Output every entry exactly, from the first line to the last.

Start SUPPLIED DATA

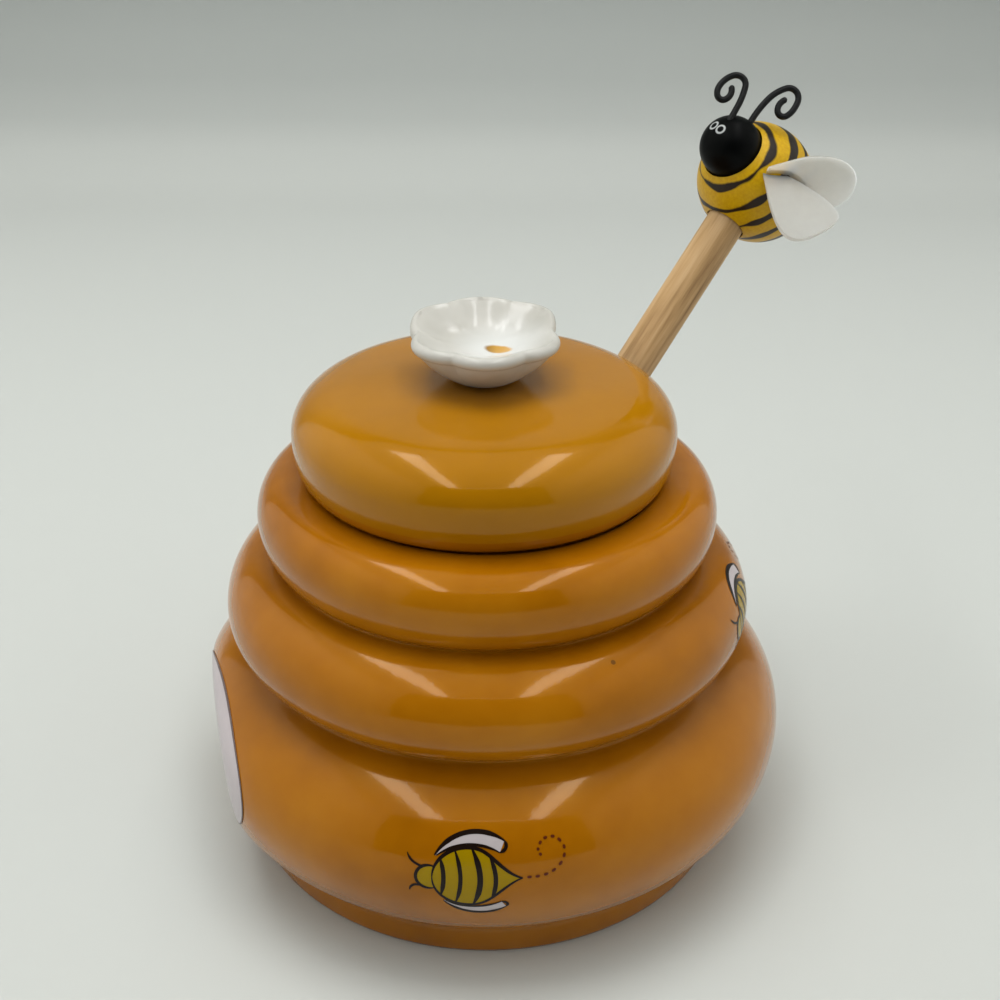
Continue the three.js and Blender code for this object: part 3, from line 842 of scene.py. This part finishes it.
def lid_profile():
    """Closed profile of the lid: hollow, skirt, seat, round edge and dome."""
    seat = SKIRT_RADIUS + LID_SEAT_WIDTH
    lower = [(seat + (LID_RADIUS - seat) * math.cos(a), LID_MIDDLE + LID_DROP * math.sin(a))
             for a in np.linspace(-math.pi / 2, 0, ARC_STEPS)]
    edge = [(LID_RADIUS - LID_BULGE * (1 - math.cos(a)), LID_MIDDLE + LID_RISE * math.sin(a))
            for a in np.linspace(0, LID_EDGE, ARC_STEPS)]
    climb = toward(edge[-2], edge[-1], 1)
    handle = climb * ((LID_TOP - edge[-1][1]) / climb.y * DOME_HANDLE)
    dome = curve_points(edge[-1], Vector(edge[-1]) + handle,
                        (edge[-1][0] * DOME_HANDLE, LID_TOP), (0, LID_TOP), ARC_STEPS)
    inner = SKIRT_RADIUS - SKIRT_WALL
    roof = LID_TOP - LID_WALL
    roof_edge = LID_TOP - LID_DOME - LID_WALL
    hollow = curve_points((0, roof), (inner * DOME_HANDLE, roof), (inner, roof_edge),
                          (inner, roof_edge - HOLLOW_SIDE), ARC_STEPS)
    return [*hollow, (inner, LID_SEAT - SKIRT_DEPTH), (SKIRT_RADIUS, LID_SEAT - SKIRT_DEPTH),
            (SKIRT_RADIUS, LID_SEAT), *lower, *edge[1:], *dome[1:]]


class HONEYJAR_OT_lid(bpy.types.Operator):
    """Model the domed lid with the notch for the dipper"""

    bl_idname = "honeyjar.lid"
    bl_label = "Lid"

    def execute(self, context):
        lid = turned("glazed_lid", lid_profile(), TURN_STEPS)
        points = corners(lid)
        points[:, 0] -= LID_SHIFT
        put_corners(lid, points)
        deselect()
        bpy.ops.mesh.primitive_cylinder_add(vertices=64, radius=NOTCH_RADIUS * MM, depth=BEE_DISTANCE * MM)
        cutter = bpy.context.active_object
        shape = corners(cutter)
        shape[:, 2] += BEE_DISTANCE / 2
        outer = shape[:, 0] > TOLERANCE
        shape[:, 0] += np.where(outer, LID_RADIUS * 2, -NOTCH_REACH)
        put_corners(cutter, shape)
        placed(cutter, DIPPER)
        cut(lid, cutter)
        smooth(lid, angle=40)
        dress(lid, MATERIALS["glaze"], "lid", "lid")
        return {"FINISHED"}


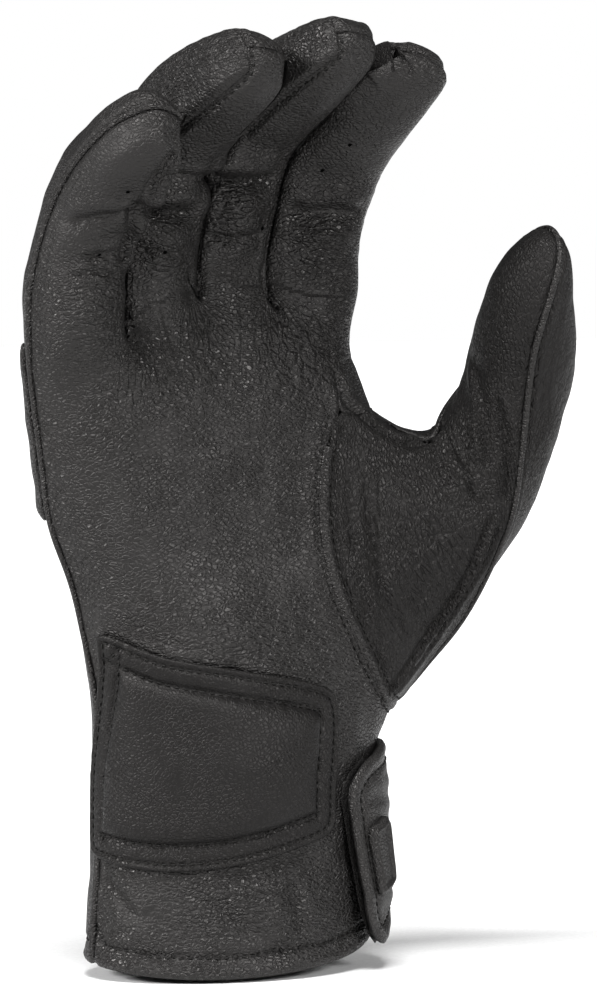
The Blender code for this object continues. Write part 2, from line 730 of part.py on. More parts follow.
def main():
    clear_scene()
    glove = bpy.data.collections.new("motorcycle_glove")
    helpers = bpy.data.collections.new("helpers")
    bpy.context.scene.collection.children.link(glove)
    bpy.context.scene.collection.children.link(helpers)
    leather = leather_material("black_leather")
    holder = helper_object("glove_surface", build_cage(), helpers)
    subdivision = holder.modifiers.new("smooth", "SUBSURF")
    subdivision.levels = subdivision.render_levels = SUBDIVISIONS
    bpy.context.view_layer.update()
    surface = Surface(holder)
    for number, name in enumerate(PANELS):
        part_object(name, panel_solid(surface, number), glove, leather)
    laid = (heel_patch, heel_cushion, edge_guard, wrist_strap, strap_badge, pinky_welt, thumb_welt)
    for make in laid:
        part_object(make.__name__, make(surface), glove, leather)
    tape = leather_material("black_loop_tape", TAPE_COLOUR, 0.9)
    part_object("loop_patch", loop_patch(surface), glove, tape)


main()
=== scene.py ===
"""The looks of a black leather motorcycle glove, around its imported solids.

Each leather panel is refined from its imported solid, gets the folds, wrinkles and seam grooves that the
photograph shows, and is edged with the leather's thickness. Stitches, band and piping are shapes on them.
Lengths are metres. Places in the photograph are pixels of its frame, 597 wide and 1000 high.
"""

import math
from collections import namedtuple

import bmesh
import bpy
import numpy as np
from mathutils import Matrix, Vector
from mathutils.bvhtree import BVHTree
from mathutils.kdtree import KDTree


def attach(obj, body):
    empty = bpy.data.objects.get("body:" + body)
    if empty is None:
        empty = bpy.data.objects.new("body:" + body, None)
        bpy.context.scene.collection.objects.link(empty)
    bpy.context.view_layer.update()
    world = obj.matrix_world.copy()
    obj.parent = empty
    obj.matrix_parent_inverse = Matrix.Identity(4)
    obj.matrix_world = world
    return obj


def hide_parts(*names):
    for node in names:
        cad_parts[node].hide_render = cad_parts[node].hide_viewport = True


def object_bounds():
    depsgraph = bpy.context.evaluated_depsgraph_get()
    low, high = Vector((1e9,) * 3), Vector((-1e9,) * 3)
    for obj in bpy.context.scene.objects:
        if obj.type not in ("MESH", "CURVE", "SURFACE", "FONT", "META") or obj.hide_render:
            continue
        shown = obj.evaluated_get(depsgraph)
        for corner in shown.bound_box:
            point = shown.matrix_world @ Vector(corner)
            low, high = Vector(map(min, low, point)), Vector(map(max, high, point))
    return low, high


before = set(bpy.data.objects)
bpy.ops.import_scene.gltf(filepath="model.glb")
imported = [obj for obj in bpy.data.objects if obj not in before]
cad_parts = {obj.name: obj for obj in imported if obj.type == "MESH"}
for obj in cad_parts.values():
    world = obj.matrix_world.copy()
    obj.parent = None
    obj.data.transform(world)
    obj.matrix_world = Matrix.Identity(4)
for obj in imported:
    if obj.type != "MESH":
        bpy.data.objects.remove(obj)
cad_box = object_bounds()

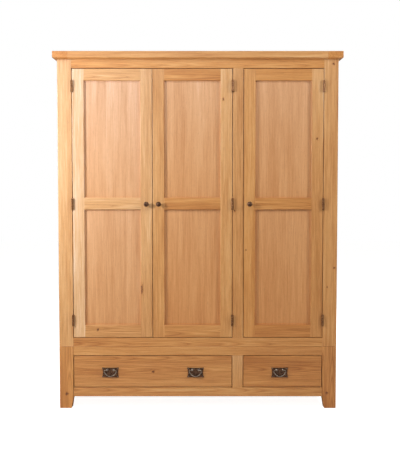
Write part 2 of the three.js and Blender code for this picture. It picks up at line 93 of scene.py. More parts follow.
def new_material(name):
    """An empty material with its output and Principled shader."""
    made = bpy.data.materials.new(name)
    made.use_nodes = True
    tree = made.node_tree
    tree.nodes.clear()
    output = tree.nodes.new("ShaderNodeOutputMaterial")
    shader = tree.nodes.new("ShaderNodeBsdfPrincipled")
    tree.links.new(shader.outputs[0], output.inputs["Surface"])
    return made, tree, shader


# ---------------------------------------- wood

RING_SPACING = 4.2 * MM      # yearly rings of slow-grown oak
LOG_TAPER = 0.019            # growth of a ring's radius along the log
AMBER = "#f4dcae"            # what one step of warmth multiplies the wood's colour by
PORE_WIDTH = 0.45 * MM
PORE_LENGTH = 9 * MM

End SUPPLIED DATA

### SOLUTION TO THIS EXERCISE
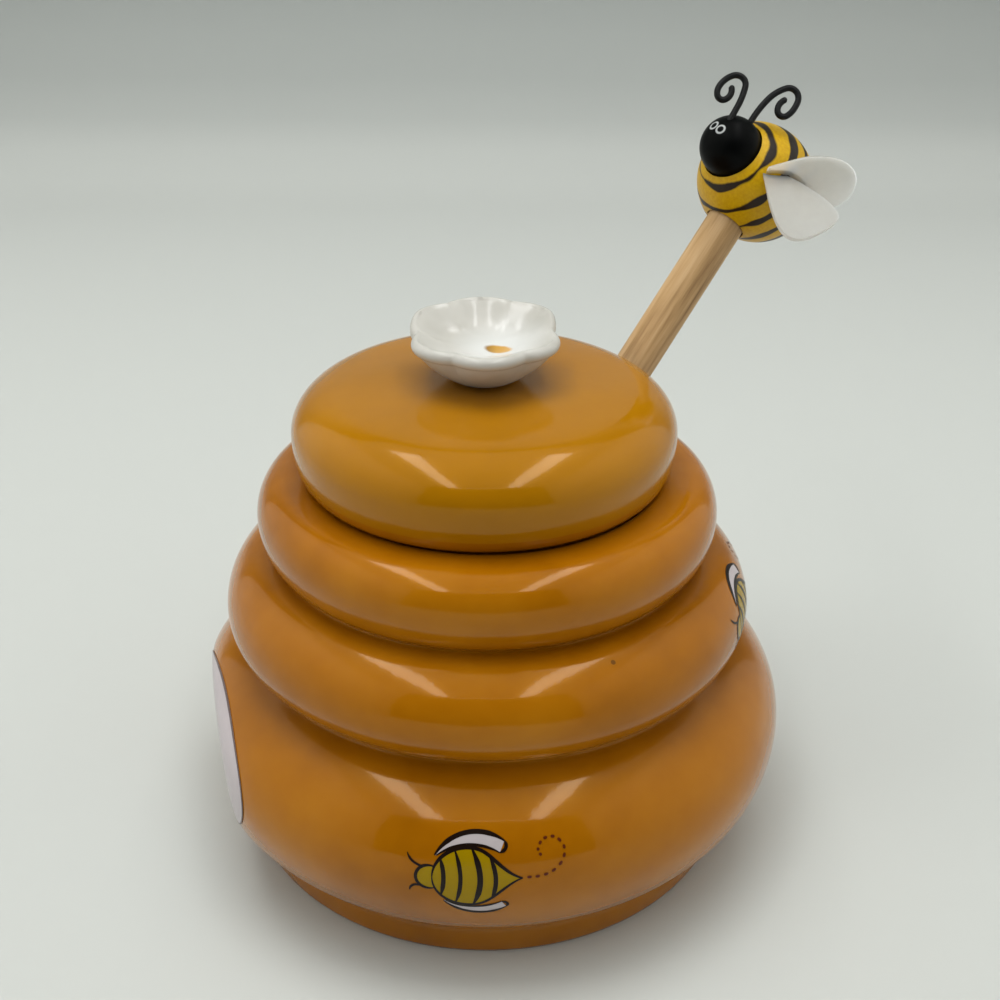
Continue the three.js and Blender code for this object: part 3, from line 842 of scene.py. This part finishes it.
def lid_profile():
    """Closed profile of the lid: hollow, skirt, seat, round edge and dome."""
    seat = SKIRT_RADIUS + LID_SEAT_WIDTH
    lower = [(seat + (LID_RADIUS - seat) * math.cos(a), LID_MIDDLE + LID_DROP * math.sin(a))
             for a in np.linspace(-math.pi / 2, 0, ARC_STEPS)]
    edge = [(LID_RADIUS - LID_BULGE * (1 - math.cos(a)), LID_MIDDLE + LID_RISE * math.sin(a))
            for a in np.linspace(0, LID_EDGE, ARC_STEPS)]
    climb = toward(edge[-2], edge[-1], 1)
    handle = climb * ((LID_TOP - edge[-1][1]) / climb.y * DOME_HANDLE)
    dome = curve_points(edge[-1], Vector(edge[-1]) + handle,
                        (edge[-1][0] * DOME_HANDLE, LID_TOP), (0, LID_TOP), ARC_STEPS)
    inner = SKIRT_RADIUS - SKIRT_WALL
    roof = LID_TOP - LID_WALL
    roof_edge = LID_TOP - LID_DOME - LID_WALL
    hollow = curve_points((0, roof), (inner * DOME_HANDLE, roof), (inner, roof_edge),
                          (inner, roof_edge - HOLLOW_SIDE), ARC_STEPS)
    return [*hollow, (inner, LID_SEAT - SKIRT_DEPTH), (SKIRT_RADIUS, LID_SEAT - SKIRT_DEPTH),
            (SKIRT_RADIUS, LID_SEAT), *lower, *edge[1:], *dome[1:]]


class HONEYJAR_OT_lid(bpy.types.Operator):
    """Model the domed lid with the notch for the dipper"""

    bl_idname = "honeyjar.lid"
    bl_label = "Lid"

    def execute(self, context):
        lid = turned("glazed_lid", lid_profile(), TURN_STEPS)
        points = corners(lid)
        points[:, 0] -= LID_SHIFT
        put_corners(lid, points)
        deselect()
        bpy.ops.mesh.primitive_cylinder_add(vertices=64, radius=NOTCH_RADIUS * MM, depth=BEE_DISTANCE * MM)
        cutter = bpy.context.active_object
        shape = corners(cutter)
        shape[:, 2] += BEE_DISTANCE / 2
        outer = shape[:, 0] > TOLERANCE
        shape[:, 0] += np.where(outer, LID_RADIUS * 2, -NOTCH_REACH)
        put_corners(cutter, shape)
        placed(cutter, DIPPER)
        cut(lid, cutter)
        smooth(lid, angle=40)
        dress(lid, MATERIALS["glaze"], "lid", "lid")
        return {"FINISHED"}


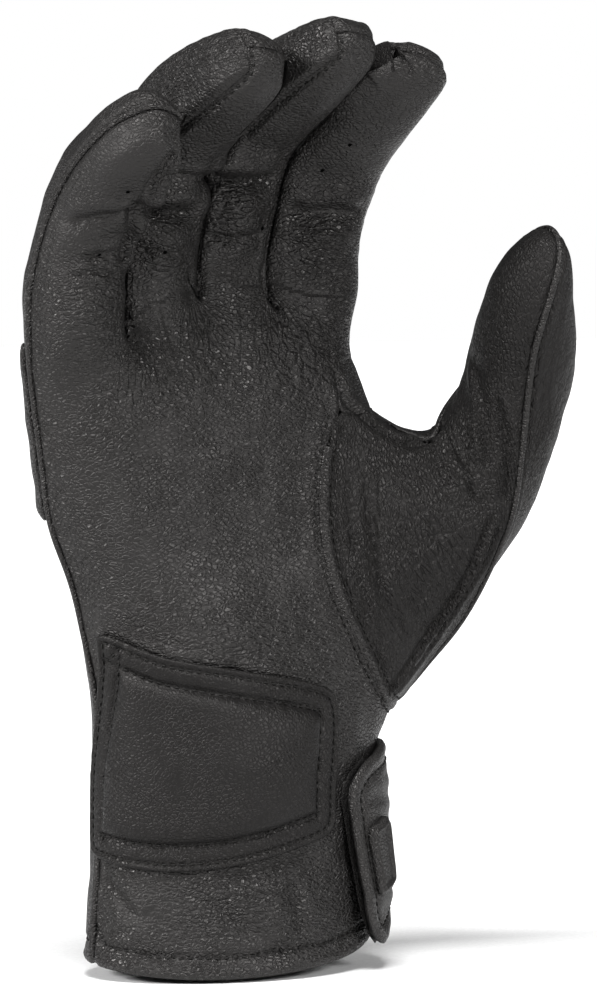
The Blender code for this object continues. Write part 2, from line 730 of part.py on. More parts follow.
def main():
    clear_scene()
    glove = bpy.data.collections.new("motorcycle_glove")
    helpers = bpy.data.collections.new("helpers")
    bpy.context.scene.collection.children.link(glove)
    bpy.context.scene.collection.children.link(helpers)
    leather = leather_material("black_leather")
    holder = helper_object("glove_surface", build_cage(), helpers)
    subdivision = holder.modifiers.new("smooth", "SUBSURF")
    subdivision.levels = subdivision.render_levels = SUBDIVISIONS
    bpy.context.view_layer.update()
    surface = Surface(holder)
    for number, name in enumerate(PANELS):
        part_object(name, panel_solid(surface, number), glove, leather)
    laid = (heel_patch, heel_cushion, edge_guard, wrist_strap, strap_badge, pinky_welt, thumb_welt)
    for make in laid:
        part_object(make.__name__, make(surface), glove, leather)
    tape = leather_material("black_loop_tape", TAPE_COLOUR, 0.9)
    part_object("loop_patch", loop_patch(surface), glove, tape)


main()
=== scene.py ===
"""The looks of a black leather motorcycle glove, around its imported solids.

Each leather panel is refined from its imported solid, gets the folds, wrinkles and seam grooves that the
photograph shows, and is edged with the leather's thickness. Stitches, band and piping are shapes on them.
Lengths are metres. Places in the photograph are pixels of its frame, 597 wide and 1000 high.
"""

import math
from collections import namedtuple

import bmesh
import bpy
import numpy as np
from mathutils import Matrix, Vector
from mathutils.bvhtree import BVHTree
from mathutils.kdtree import KDTree


def attach(obj, body):
    empty = bpy.data.objects.get("body:" + body)
    if empty is None:
        empty = bpy.data.objects.new("body:" + body, None)
        bpy.context.scene.collection.objects.link(empty)
    bpy.context.view_layer.update()
    world = obj.matrix_world.copy()
    obj.parent = empty
    obj.matrix_parent_inverse = Matrix.Identity(4)
    obj.matrix_world = world
    return obj


def hide_parts(*names):
    for node in names:
        cad_parts[node].hide_render = cad_parts[node].hide_viewport = True


def object_bounds():
    depsgraph = bpy.context.evaluated_depsgraph_get()
    low, high = Vector((1e9,) * 3), Vector((-1e9,) * 3)
    for obj in bpy.context.scene.objects:
        if obj.type not in ("MESH", "CURVE", "SURFACE", "FONT", "META") or obj.hide_render:
            continue
        shown = obj.evaluated_get(depsgraph)
        for corner in shown.bound_box:
            point = shown.matrix_world @ Vector(corner)
            low, high = Vector(map(min, low, point)), Vector(map(max, high, point))
    return low, high


before = set(bpy.data.objects)
bpy.ops.import_scene.gltf(filepath="model.glb")
imported = [obj for obj in bpy.data.objects if obj not in before]
cad_parts = {obj.name: obj for obj in imported if obj.type == "MESH"}
for obj in cad_parts.values():
    world = obj.matrix_world.copy()
    obj.parent = None
    obj.data.transform(world)
    obj.matrix_world = Matrix.Identity(4)
for obj in imported:
    if obj.type != "MESH":
        bpy.data.objects.remove(obj)
cad_box = object_bounds()

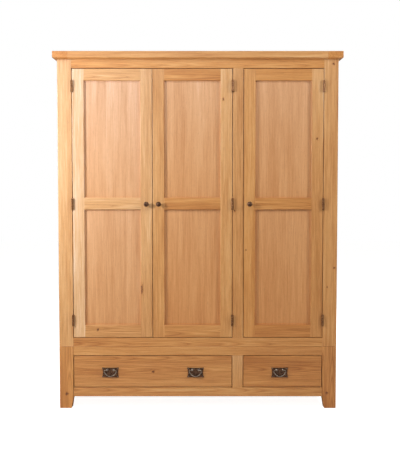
Write part 2 of the three.js and Blender code for this picture. It picks up at line 93 of scene.py. More parts follow.
def new_material(name):
    """An empty material with its output and Principled shader."""
    made = bpy.data.materials.new(name)
    made.use_nodes = True
    tree = made.node_tree
    tree.nodes.clear()
    output = tree.nodes.new("ShaderNodeOutputMaterial")
    shader = tree.nodes.new("ShaderNodeBsdfPrincipled")
    tree.links.new(shader.outputs[0], output.inputs["Surface"])
    return made, tree, shader


# ---------------------------------------- wood

RING_SPACING = 4.2 * MM      # yearly rings of slow-grown oak
LOG_TAPER = 0.019            # growth of a ring's radius along the log
AMBER = "#f4dcae"            # what one step of warmth multiplies the wood's colour by
PORE_WIDTH = 0.45 * MM
PORE_LENGTH = 9 * MM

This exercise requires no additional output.